TASK REQUIREMENTS
Copy exactly the lines of the records below, and only those lines, beginning with the line that contains "last = first" and ending with the line that contains "points = [vertex.co".

═══ EXERCISE MATERIAL

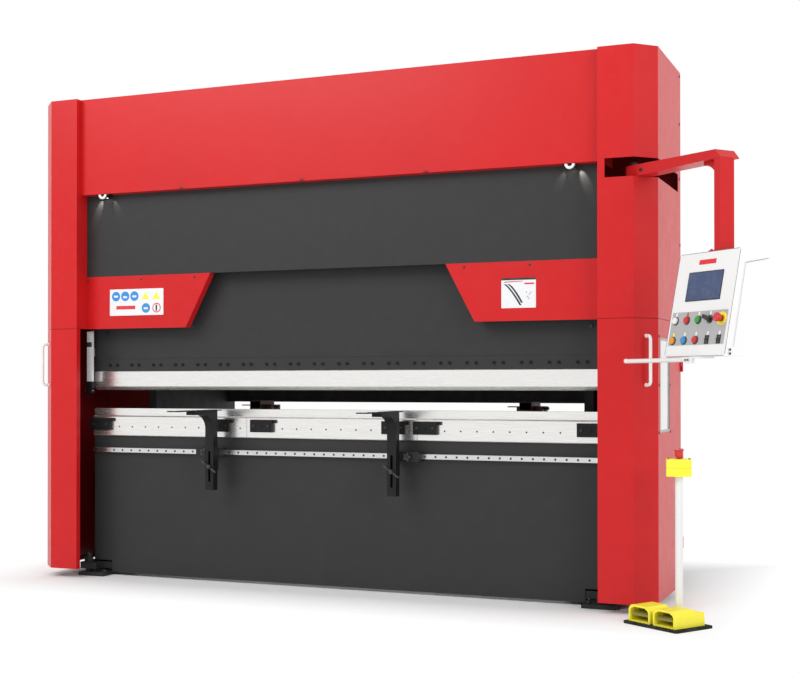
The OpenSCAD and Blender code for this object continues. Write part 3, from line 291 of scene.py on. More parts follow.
for part in frame["record"]["subparts"]:
    dress(part["node"], BY_SLOT[part["material_slot"]])
for n, m in (("front_panel", DARK), ("pendant", PENDANT), ("pendant_handle", WHITE), ("carriage_left", CARRIAGE),
             ("carriage_right", CARRIAGE), ("gauge_rails", GRIND), ("work_lamps", BLACK), ("front_rail", GRIND),
             ("pedal_left", PEDAL_SHADE_YELLOW), ("pedal_right", PEDAL_SHADE_YELLOW), ("machine_feet", FOOT)):
    dress(n, m)

HINGE = 0.012   # how far the door hinges stand out of the covers' sides
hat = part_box("column_covers")
# Columns and doors: red paint with painted shade on the insides of the folded sheet
for n, wall in (("column_covers", 0.103), ("door_left", 0.038), ("door_right", 0.038)):
    grp = group_cover(hat[1][0] - HINGE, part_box("header_cover")[1][0], hat[0][1], hat[0][1] + 0.713,
                      hat[1][2], 0.1, wall, NODES[n].matrix_world.translation)
    skin = material(n + "_paint", grp, COVER_RED, 0.32, 0.008, 0.04, 0.0002, Specular_IOR_Level=0.25)
    dress(n, skin)


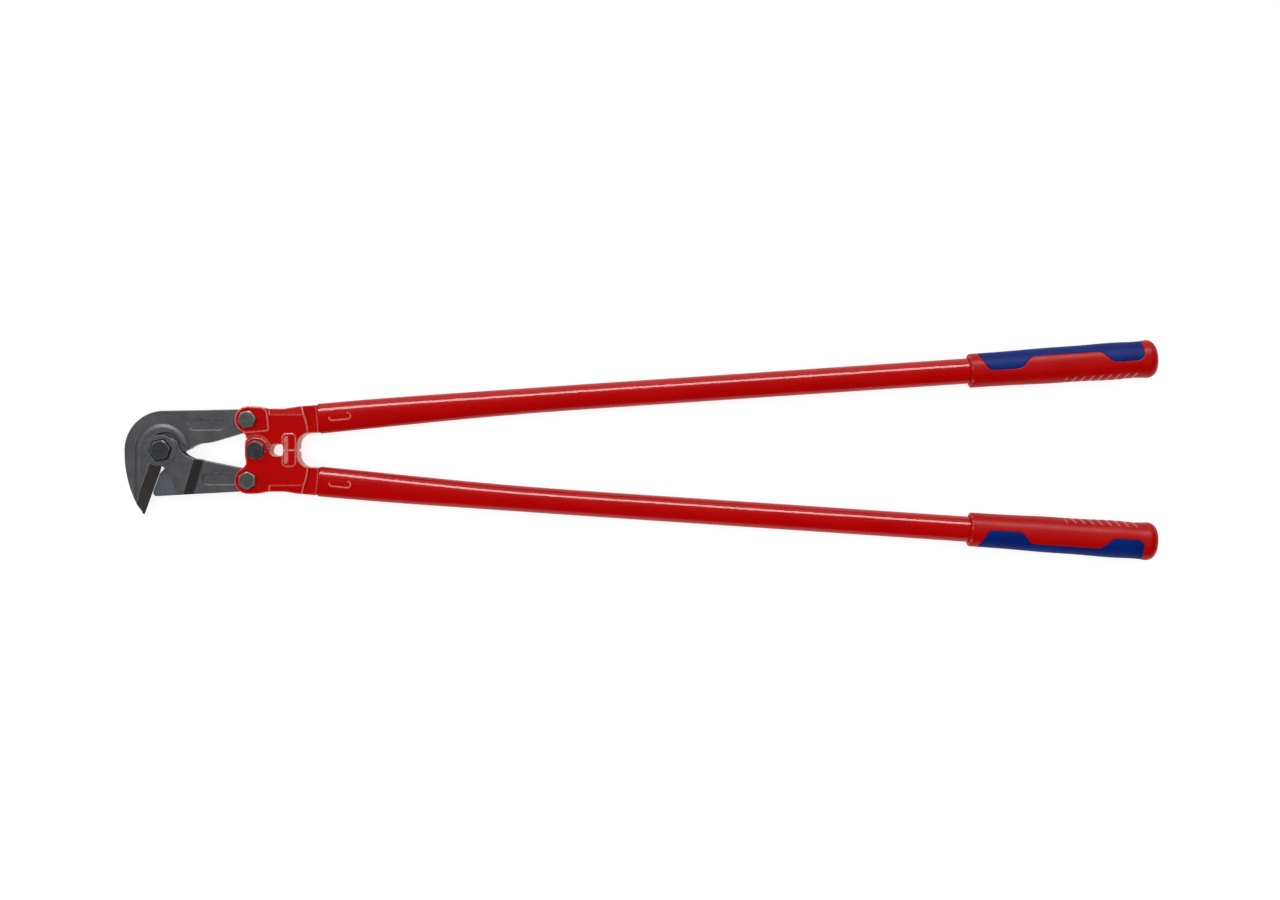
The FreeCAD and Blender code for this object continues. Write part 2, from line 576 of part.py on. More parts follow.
upper_tube = tube()
shell, inlay = grip_pieces()
plug = tube_plug()
for piece_name, upper_piece in (("tube", upper_tube), ("grip_shell", shell), ("grip_inlay", inlay),
                                ("tube_plug", plug)):
    save(f"upper_{piece_name}", upper_piece)
    save(f"lower_{piece_name}", mirrored(upper_piece))
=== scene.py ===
import json
import math

import bmesh
import bpy
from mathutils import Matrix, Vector
from mathutils.kdtree import KDTree


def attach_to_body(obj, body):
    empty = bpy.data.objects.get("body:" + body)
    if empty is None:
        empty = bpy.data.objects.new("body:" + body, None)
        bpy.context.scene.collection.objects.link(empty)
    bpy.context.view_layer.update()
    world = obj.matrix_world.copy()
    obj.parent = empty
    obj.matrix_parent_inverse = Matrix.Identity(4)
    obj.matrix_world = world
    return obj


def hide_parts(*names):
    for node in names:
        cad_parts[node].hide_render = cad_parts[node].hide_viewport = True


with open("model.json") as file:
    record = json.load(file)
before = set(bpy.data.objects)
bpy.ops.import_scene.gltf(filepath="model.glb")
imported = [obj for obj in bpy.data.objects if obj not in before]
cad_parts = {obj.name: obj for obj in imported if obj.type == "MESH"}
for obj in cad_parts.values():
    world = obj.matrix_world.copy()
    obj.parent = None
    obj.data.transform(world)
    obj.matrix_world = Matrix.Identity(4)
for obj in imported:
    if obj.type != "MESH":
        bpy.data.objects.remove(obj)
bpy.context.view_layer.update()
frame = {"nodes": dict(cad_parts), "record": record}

MM = 0.001
MID = 0.0175                     # height of the tool's mid-plane
BODY_OF = {node: body for body, members in frame["record"]["behaviour"]["bodies"].items()
           for node in members}
SLOT_OF = {entry["node"]: entry["material_slot"] for entry in frame["record"]["subparts"]}

# Handle tube, as the frame has it: a gentle bend from the fork, then a straight run.
TUBE_MOUTH = Vector((-0.2968, 0.0289))
MOUTH_SLOPE = math.radians(5.55)
HANDLE_SLOPE = math.radians(3.85)
BEND_END_X = -0.040
TUBE_END_X = 0.4655
TUBE_WALL = 0.0020
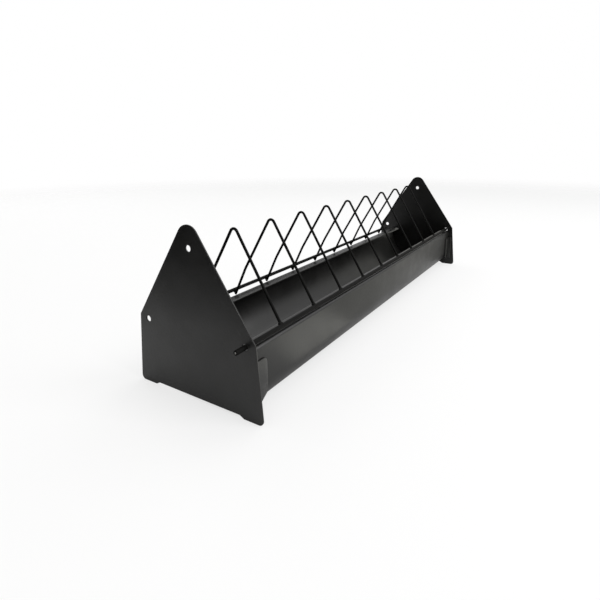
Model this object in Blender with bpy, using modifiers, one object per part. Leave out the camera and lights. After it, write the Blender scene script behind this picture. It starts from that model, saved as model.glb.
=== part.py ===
"""Sheet-steel feed trough with two house-shaped end plates and a hinged wire grille.

Metres, +Z up. X runs along the trough, and the grille's hinge is at the front, at -Y.
The origin is on the ground, under the middle of the end plates.
"""

import math

import bmesh
import bpy
from mathutils import Vector

# End plates
plate_spacing = 0.500            # outer face to outer face
plate_thickness = 0.0012
eave_width = 0.120
foot_width = 0.130
eave_height = 0.0594
ridge_height = 0.1470            # where the two roof lines would meet
ridge_radius = 0.011
eave_radius = 0.003
foot_radius = 0.004
foot_length = 0.018
foot_slope = 0.004
foot_clearance = 0.0021          # height of the edge between the two feet
hole_diameter = 0.005
hole_inset = 0.0095              # from the eave line to the two lower holes
hole_height = 0.0567
top_hole_height = 0.1210

# Trough, bent from one sheet
trough_sheet = 0.0010
trough_front = -0.0545           # outer face of the front wall
trough_rear = 0.0400             # outer face of the rear wall
trough_bottom = 0.0022
front_corner = 0.0220            # outer radius of the front bottom bend
rear_corner = 0.0390
front_rim_height = 0.0540
rear_rim_height = 0.0512
front_lip = 0.0140               # how far each rim is turned inwards
rear_lip = 0.0105
front_rim_bend = 0.0020
rear_rim_bend = 0.0016

# Angles that hold the trough to the end plates
angle_sheet = 0.0010
angle_length = 0.0165            # along the trough wall
angle_foot = 0.0050              # along the end plate
front_angle_low = 0.0105
front_angle_high = 0.0440
rear_angle_low = 0.0300          # above the wide bend of the rear wall
rear_angle_high = 0.0470
angle_bend = 0.0012
angle_top_radius = 0.0040
angle_chamfer_height = 0.0062
angle_chamfer_length = 0.0090

# Wire grille
hinge_rod_diameter = 0.0038
hinge_rod_overhang = 0.0100      # past each end plate
rear_rod_diameter = 0.0035
rear_rod_y = 0.0410
rear_rod_z = 0.0561
rear_rod_overhang = 0.0380       # past the first and the last bail
bail_count = 9
bail_pitch = 0.0490
bail_first = 0.0436              # from the left plate's outer face
bail_wire = 0.0024
bail_half_width = 0.0314         # from the crown to each knee
bail_knee_height = 0.0796
bail_crown_height = 0.1324       # where the two legs would meet
bail_crown_radius = 0.0036
bail_knee_radius = 0.0600

seat_gap = 0.0003                # between pieces that touch

hinge_y = hole_inset - eave_width / 2
hinge_z = hole_height


def clear_scene():
    for obj in list(bpy.data.objects):
        bpy.data.objects.remove(obj, do_unlink=True)


def new_collection(name):
    collection = bpy.data.collections.new(name)
    bpy.context.scene.collection.children.link(collection)
    return collection


def painted(name, color, roughness, metallic=0.0):
    material = bpy.data.materials.new(name)
    material.use_nodes = True
    shader = material.node_tree.nodes["Principled BSDF"]
    shader.inputs["Base Color"].default_value = (*color, 1.0)
    shader.inputs["Roughness"].default_value = roughness
    shader.inputs["Metallic"].default_value = metallic
    return material


def rounded(corners, closed=True, turn=15.0):
    """Points of an outline whose corners (across, up, radius) are rounded by arcs."""
    points = []
    count = len(corners)
    for index, (across, up, radius) in enumerate(corners):
        corner = Vector((across, up))
        is_end = not closed and index in (0, count - 1)
        if is_end or radius <= 0:
            points.append(corner)
            continue
        before = (Vector(corners[index - 1][:2]) - corner).normalized()
        after = (Vector(corners[(index + 1) % count][:2]) - corner).normalized()
        half_angle = before.angle(after) / 2
        middle = corner + (before + after).normalized() * radius / math.sin(half_angle)
        start = corner + before * radius / math.tan(half_angle) - middle
        sweep = start.angle_signed(corner + after * radius / math.tan(half_angle) - middle)
        steps = max(2, math.ceil(abs(math.degrees(sweep)) / turn))
        for step in range(steps + 1):
            angle = -sweep * step / steps
            cos, sin = math.cos(angle), math.sin(angle)
            points.append(middle + Vector((start.x * cos - start.y * sin, start.x * sin + start.y * cos)))
    return points


def round_hole(across, up, diameter, sides=24):
    radius = diameter / 2
    return [
        Vector((across + radius * math.cos(math.tau * i / sides), up + radius * math.sin(math.tau * i / sides)))
        for i in range(sides)
    ]


def add_spline(curve, points, closed):
    spline = curve.splines.new("POLY")
    spline.points.add(len(points) - 1)
    for target, point in zip(spline.points, points):
        target.co = (*point, *[0.0] * (3 - len(point)), 1.0)
    spline.use_cyclic_u = closed


def flat_outline(name, outlines, thickness, collection):
    """A flat sheet from closed outlines, the inner ones being holes, centred on its thickness."""
    curve = bpy.data.curves.new(name, "CURVE")
    curve.dimensions = "2D"
    curve.fill_mode = "BOTH"
    curve.extrude = thickness / 2
    for outline in outlines:
        add_spline(curve, outline, closed=True)
    obj = bpy.data.objects.new(name, curve)
    collection.objects.link(obj)
    return obj


def wire(name, points, diameter, collection):
    curve = bpy.data.curves.new(name, "CURVE")
    curve.dimensions = "3D"
    curve.bevel_depth = diameter / 2
    curve.bevel_resolution = 2
    curve.use_fill_caps = True
    add_spline(curve, points, closed=False)
    obj = bpy.data.objects.new(name, curve)
    collection.objects.link(obj)
    return obj


def bent_sheet(name, points, length, sheet, side, collection):
    """A sheet bent along the line of one face and drawn out along length, thickened to one side."""
    mesh = bpy.data.meshes.new(name)
    form = bmesh.new()
    line = [form.verts.new(point) for point in points]
    edges = [form.edges.new(pair) for pair in zip(line, line[1:])]
    drawn = bmesh.ops.extrude_edge_only(form, edges=edges)["geom"]
    far_side = [item for item in drawn if isinstance(item, bmesh.types.BMVert)]
    bmesh.ops.translate(form, verts=far_side, vec=length)
    form.to_mesh(mesh)
    form.free()
    obj = bpy.data.objects.new(name, mesh)
    collection.objects.link(obj)
    solid = obj.modifiers.new("sheet", "SOLIDIFY")
    solid.thickness = sheet
    solid.offset = side
    solid.use_even_offset = True
    return obj


def to_mesh(obj, collection):
    """The evaluated shape of a curve as a mesh object in the same place, with its caps welded."""
    depsgraph = bpy.context.evaluated_depsgraph_get()
    mesh = bpy.data.meshes.new_from_object(obj.evaluated_get(depsgraph))
    form = bmesh.new()
    form.from_mesh(mesh)
    bmesh.ops.remove_doubles(form, verts=form.verts, dist=1e-6)
    form.to_mesh(mesh)
    form.free()
    made = bpy.data.objects.new(obj.name + "_mesh", mesh)
    made.matrix_world = obj.matrix_world.copy()
    collection.objects.link(made)
    bpy.data.objects.remove(obj, do_unlink=True)
    return made


def end_plate(name, side, collection, material):
    half_eave = eave_width / 2
    half_foot = foot_width / 2
    foot_inner = half_foot - foot_length
    outline = rounded([
        (0, ridge_height, ridge_radius),
        (-half_eave, eave_height, eave_radius),
        (-half_foot, 0, foot_radius),
        (-foot_inner, 0, foot_radius / 2),
        (-foot_inner + foot_slope, foot_clearance, foot_radius / 2),
        (foot_inner - foot_slope, foot_clearance, foot_radius / 2),
        (foot_inner, 0, foot_radius / 2),
        (half_foot, 0, foot_radius),
        (half_eave, eave_height, eave_radius),
    ])
    holes = [
        round_hole(hinge_y, hole_height, hole_diameter),
        round_hole(-hinge_y, hole_height, hole_diameter),
        round_hole(0, top_hole_height, hole_diameter),
    ]
    plate = flat_outline(name, [outline, *holes], plate_thickness, collection)
    plate.rotation_euler = (math.radians(90), 0, math.radians(90))
    plate.location.x = side * (plate_spacing - plate_thickness) / 2
    plate.data.materials.append(material)
    return plate


def trough(collection, material):
    half_length = plate_spacing / 2 - plate_thickness - seat_gap
    section = rounded([
        (trough_front + front_lip, front_rim_height, 0),
        (trough_front, front_rim_height, front_rim_bend),
        (trough_front, trough_bottom, front_corner),
        (trough_rear, trough_bottom, rear_corner),
        (trough_rear, rear_rim_height, rear_rim_bend),
        (trough_rear - rear_lip, rear_rim_height, 0),
    ], closed=False)
    line = [Vector((-half_length, point.x, point.y)) for point in section]
    length = Vector((2 * half_length, 0, 0))
    body = bent_sheet("trough", line, length, trough_sheet, 1, collection)
    body.data.shade_smooth()
    body.data.materials.append(material)
    return body


def corner_angle(name, side, face, collection, cutters, material):
    """An angle between one end plate (side) and one trough wall (face is -1 at the front)."""
    if face < 0:
        wall, low, high = trough_front, front_angle_low, front_angle_high
    else:
        wall, low, high = trough_rear, rear_angle_low, rear_angle_high
    plate_inner = plate_spacing / 2 - plate_thickness - seat_gap
    wall_outer = wall + face * (seat_gap + angle_sheet)
    foot_face = side * (plate_inner - angle_sheet)
    section = rounded([
        (side * (plate_inner - angle_length), wall_outer, 0),
        (foot_face, wall_outer, angle_bend),
        (foot_face, wall_outer + face * (angle_foot - angle_sheet), 0),
    ], closed=False)
    line = [Vector((point.x, point.y, low)) for point in section]
    length = Vector((0, 0, high - low))
    angle = bent_sheet(name, line, length, angle_sheet, -side * face, collection)
    angle.data.materials.append(material)

    free_end = side * (plate_inner - angle_length)
    past_plate = side * (plate_inner + angle_sheet)
    trim_outline = rounded([
        (past_plate, low - angle_sheet, 0),
        (free_end + side * angle_chamfer_length, low - angle_sheet, 0),
        (free_end + side * angle_chamfer_length, low, 0),
        (free_end, low + angle_chamfer_height, angle_top_radius / 2),
        (free_end, high, angle_top_radius),
        (past_plate, high, 0),
    ])
    trim = flat_outline(name + "_trim", [trim_outline], 4 * angle_foot, cutters)
    trim.rotation_euler = (math.radians(90), 0, 0)
    trim.location.y = wall_outer
    bpy.context.view_layer.update()
    trim = to_mesh(trim, cutters)
    trim.hide_render = True
    trim.display_type = "WIRE"
    cut = angle.modifiers.new("trim", "BOOLEAN")
    cut.operation = "INTERSECT"
    cut.object = trim
    return angle


def straight_rod(name, start, end, across, up, diameter, collection, material, parent):
    """A rod along X; across and up are its place from the hinge axis."""
    rod = wire(name, [(start, across, up), (end, across, up)], diameter, collection)
    rod.parent = parent
    rod.data.materials.append(material)
    return rod


def bail_line():
    """Centre line of one bail as (across, up) from the hinge axis."""
    hinge = Vector((hinge_y, hinge_z))
    rear_rod = Vector((rear_rod_y, rear_rod_z))
    rear_grip = (rear_rod_diameter + bail_wire) / 2 + seat_gap
    crown_y = (hinge_y + rear_rod_y - rear_grip / 2) / 2
    front_knee = Vector((crown_y - bail_half_width, bail_knee_height))
    rear_knee = Vector((crown_y + bail_half_width, bail_knee_height))
    front_end = hinge + (front_knee - hinge).normalized() * (hinge_rod_diameter / 2 + seat_gap)

    to_rod = rear_rod - rear_knee
    lean = math.atan2(to_rod.y, to_rod.x) - math.asin(rear_grip / to_rod.length)
    fall = Vector((math.cos(lean), math.sin(lean)))
    cap_drop = bail_wire / 2 * abs(fall.x)
    end_height = rear_rim_height + seat_gap + cap_drop
    rear_end = rear_knee + fall * ((end_height - rear_knee.y) / fall.y)

    corners = [
        (*front_end, 0),
        (*front_knee, bail_knee_radius),
        (crown_y, bail_crown_height, bail_crown_radius),
        (*rear_knee, bail_knee_radius),
        (*rear_end, 0),
    ]
    return [point - hinge for point in rounded(corners, closed=False, turn=12.0)]


def bail(name, x, points, collection, material, parent):
    made = wire(name, [(0, point.x, point.y) for point in points], bail_wire, collection)
    made.parent = parent
    made.location.x = x
    made.data.materials.append(material)
    return made


def main():
    clear_scene()
    parts = new_collection("feed_trough")
    cutters = new_collection("cutters")
    sheet_paint = painted("black_sheet_paint", (0.018, 0.018, 0.017), 0.35)
    wire_paint = painted("black_wire_paint", (0.015, 0.015, 0.015), 0.4)

    end_plate("end_plate_left", -1, parts, sheet_paint)
    end_plate("end_plate_right", 1, parts, sheet_paint)
    trough(parts, sheet_paint)
    for side, side_name in ((-1, "left"), (1, "right")):
        for face, face_name in ((-1, "front"), (1, "rear")):
            corner_angle(f"angle_{side_name}_{face_name}", side, face, parts, cutters, sheet_paint)

    hinge = bpy.data.objects.new("grille_hinge", None)
    hinge.location = (0, hinge_y, hinge_z)
    parts.objects.link(hinge)
    rod_end = plate_spacing / 2 + hinge_rod_overhang
    straight_rod("hinge_rod", -rod_end, rod_end, 0, 0, hinge_rod_diameter, parts, wire_paint, hinge)
    first = bail_first - plate_spacing / 2
    last = first + bail_pitch * (bail_count - 1)
    straight_rod("rear_rod", first - rear_rod_overhang, last + rear_rod_overhang,
                 rear_rod_y - hinge_y, rear_rod_z - hinge_z, rear_rod_diameter, parts, wire_paint, hinge)
    points = bail_line()
    for index in range(bail_count):
        bail(f"bail_{index + 1}", first + bail_pitch * index, points, parts, wire_paint, hinge)


main()
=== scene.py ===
import math

import bmesh
import bpy
from mathutils import Matrix, Vector, noise


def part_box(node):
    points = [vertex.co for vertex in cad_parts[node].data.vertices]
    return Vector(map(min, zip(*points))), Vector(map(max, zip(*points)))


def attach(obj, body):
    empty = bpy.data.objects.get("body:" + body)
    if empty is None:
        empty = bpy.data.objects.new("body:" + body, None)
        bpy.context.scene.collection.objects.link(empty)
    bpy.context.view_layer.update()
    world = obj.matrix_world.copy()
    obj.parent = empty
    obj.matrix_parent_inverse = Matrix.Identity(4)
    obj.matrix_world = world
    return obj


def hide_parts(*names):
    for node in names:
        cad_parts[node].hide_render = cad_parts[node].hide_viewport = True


# Black painted feed trough with a hinged wire grille: looks, light and camera.
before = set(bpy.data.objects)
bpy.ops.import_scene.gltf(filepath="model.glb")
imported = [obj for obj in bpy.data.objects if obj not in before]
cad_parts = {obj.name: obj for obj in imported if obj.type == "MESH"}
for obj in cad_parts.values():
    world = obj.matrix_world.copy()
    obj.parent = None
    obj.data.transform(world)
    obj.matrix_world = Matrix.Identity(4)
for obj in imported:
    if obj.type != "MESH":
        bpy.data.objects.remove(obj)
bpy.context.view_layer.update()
print("frame loaded:", len(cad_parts), "nodes")

scene = bpy.context.scene
scene.view_settings.view_transform = "Standard"


# Camera

cameraSet = {
    "place": (-0.4698, -0.2420, 0.1956),
    "lookAlong": (0.8280, 0.5229, -0.2025),
    "roll": 0.40,           # degrees
    "sensor": 36,           # mm, as is the lens
    "lens": 26.92,
    "shiftX": -0.0143,
    "shiftY": -0.1085,
    "nearest": 0.01,
}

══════

RESPONSE
    last = first + bail_pitch * (bail_count - 1)
    straight_rod("rear_rod", first - rear_rod_overhang, last + rear_rod_overhang,
                 rear_rod_y - hinge_y, rear_rod_z - hinge_z, rear_rod_diameter, parts, wire_paint, hinge)
    points = bail_line()
    for index in range(bail_count):
        bail(f"bail_{index + 1}", first + bail_pitch * index, points, parts, wire_paint, hinge)


main()
=== scene.py ===
import math

import bmesh
import bpy
from mathutils import Matrix, Vector, noise


def part_box(node):
    points = [vertex.co for vertex in cad_parts[node].data.vertices]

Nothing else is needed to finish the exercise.